Here's what makes all of this extra confusing for learners: the rules aren't fixed. Gaul evolves constantly. What was cool slang five years ago might sound dated now. New words appear from social media, from regional dialects, from English. "Healing" became Indonesian gaul basically unchanged from English, meaning taking time for self-care or mental health. "Glow up" similarly. Young Indonesians just code-switch between languages mid-sentence and new hybrid words emerge.
And different cities have different gaul. Jakarta gaul differs from Bandung gaul differs from Surabaya gaul. In Jogja they have their own whole dialect with different pronouns. "Aku" and "kamu" instead of "gue" and "lu." Trying to use Jakarta slang in Jogja marks you as an outsider immediately.

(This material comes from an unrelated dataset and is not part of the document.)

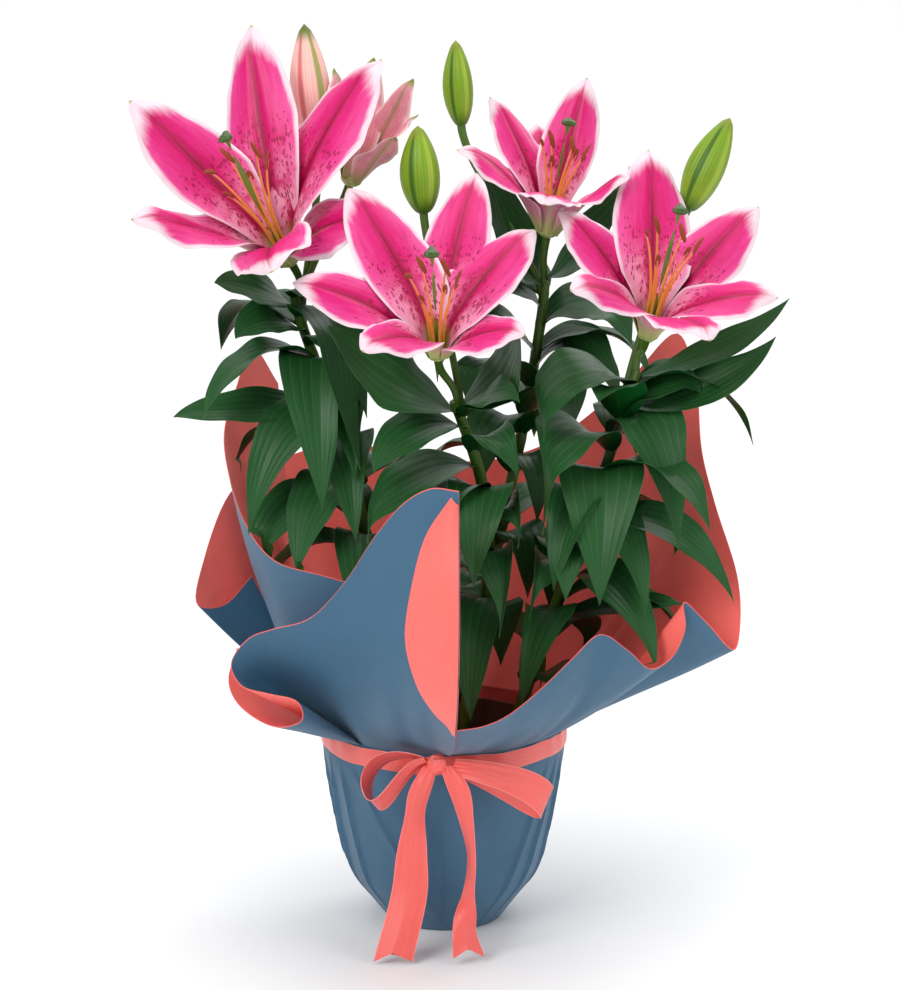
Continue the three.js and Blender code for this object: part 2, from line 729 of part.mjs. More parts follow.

So what's a learner supposed to do with all this?
Honestly? Stop obsessing over formal Indonesian first. The fastest way to actually communicate is to learn the informal register from day one. Yes, you need to know the formal versions exist. You'll need them for job interviews and official situations. But if your goal is to have actual conversations with actual Indonesians under the age of 50, learn gaul. Learn "gue" and "lu" before you learn "saya" and "anda." Learn "gak" before "tidak." Learn the shortcuts because those are what people actually use.
The best way I found to pick this up was watching Indonesian YouTube. Not language learning channels - actual content made for Indonesians. Gaming channels, vlogs, street interviews. The comments section alone will teach you more gaul than any textbook. You see the same words repeated hundreds of times in context and you start to absorb how they work.

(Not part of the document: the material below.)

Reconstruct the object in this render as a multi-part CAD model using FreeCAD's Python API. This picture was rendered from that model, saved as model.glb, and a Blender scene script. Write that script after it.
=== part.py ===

Texting with Indonesians helped too. They'll naturally use abbreviated casual language and you can ask what things mean without the pressure of face-to-face conversation. I had a whole list in my phone of gaul words and phrases that I'd encountered and looked up. "Santuy," "baper," "anjay," "wkwk" - I added to it constantly. Still do, actually. The language moves faster than I can keep up.
I think what frustrated me most about textbooks is they pretend this whole layer of the language doesn't exist. Or they mention it briefly as something you might encounter "in informal situations" without acknowledging that basically every conversation you'll have is an informal situation. Learning tools that actually teach how people talk matter way more than ones that teach how newspapers write.
You will sound weird at first mixing formal and informal. I definitely did. I'd drop a "gue" in one sentence and switch back to "saya" in the next. People understood anyway. They're used to foreigners making these mistakes. The key thing is being aware of the register and actively practicing the informal one instead of defaulting to textbook Indonesian.
One last thing. Some learners worry that learning gaul first will make them sound uneducated or disrespectful. That's not really how it works. Context matters. An Indonesian using gaul with friends and formal bahasa in a job interview is perfectly normal. A foreigner doing the same thing is... also perfectly normal. The respect comes from making the effort to learn at all, not from sounding like you're reading from a government pamphlet. People appreciate when you talk like a human.
So yeah. Textbooks taught me Indonesian. Jakarta taught me how people actually talk. Those are very different things. If I could go back I'd skip straight to the second one and pick up the formal stuff later when I needed it. Would've saved me months of sounding like a time traveler from 1955.